The End (17:29)

Cover of Live in New York

From Live in New York and 37 other releases

“The End” is a song by The Doors. Originally a song Jim Morrison wrote about breaking up with a long time girlfriend, it evolved through months of performances at Los Angeles’ Whisky a Go Go into a nearly 12-minute opus on their self-titled album. The band would perform the song to close their last set. It was first released in January 1967.

• Music

Robby Krieger’s slinky, haunting guitar lines over D drone in DADGAD tuning using a harmonic minor scale recall Indian drone and raga-based music, as has often been noted, and the rolling and dramatic crescendoes of John Densmore’s drums recall Indian tabla rhythms.

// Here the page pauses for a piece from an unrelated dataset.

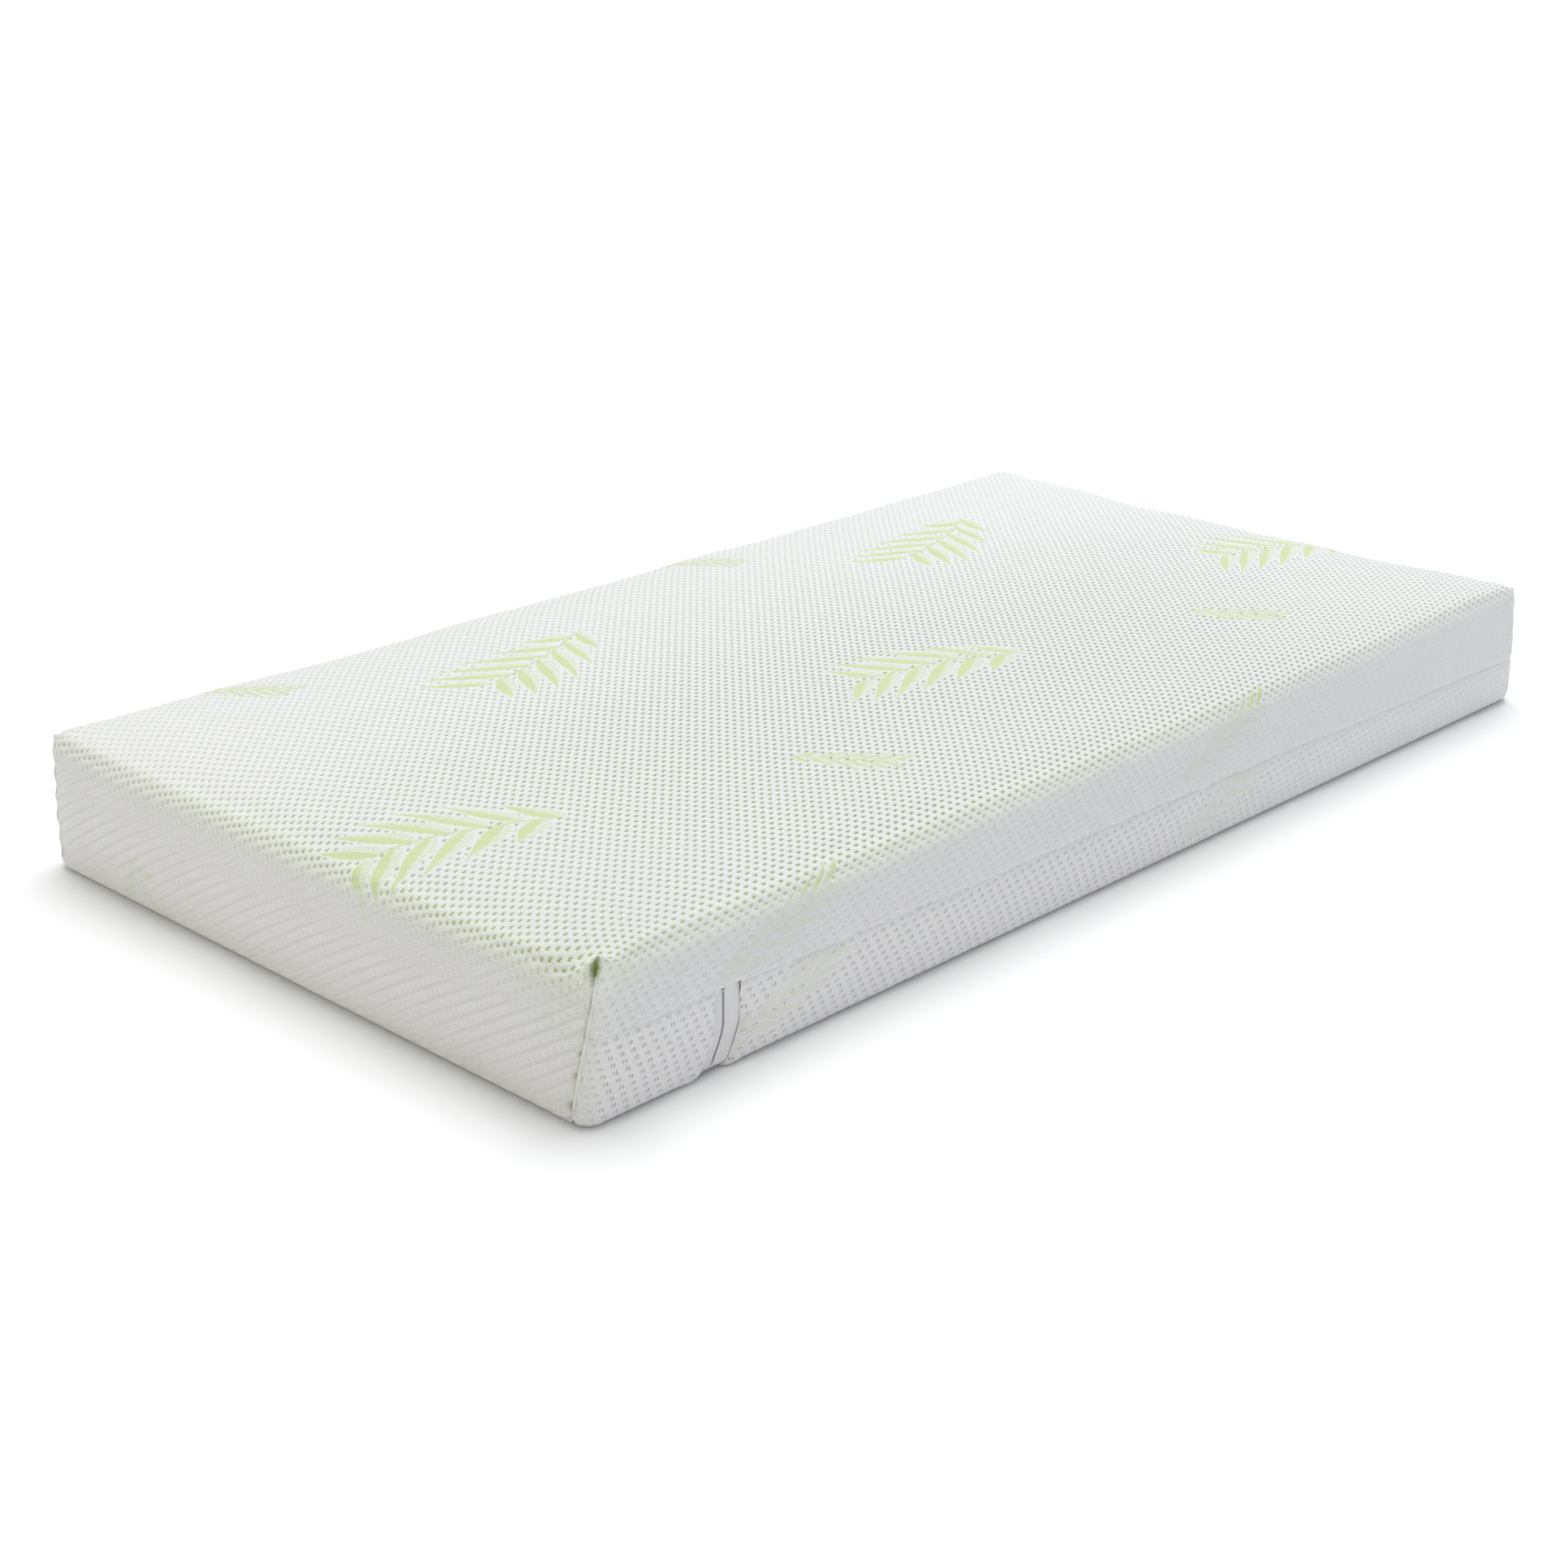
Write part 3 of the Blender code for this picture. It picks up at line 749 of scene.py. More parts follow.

The music as a whole, though, does not sound entirely or even particularly “Indian”. The sharp, ringing edge of the guitar recalls the 50s rock and roll style, while the fingerpicking attack may derive equally from the flamenco guitar style Krieger had studied as a youth and from folk music. Ray Manzarek’s organ is used sparingly to provide an inconspicuous bass line (I-V-I-V-I-V…) and fills. One may find a strong similarity to Chopin’s “Funeral March” theme and also to Sandy Bull’s guitar instrumental “Blend” - but this may be more to do with the quality of the melodic minor scale than with any specific influence.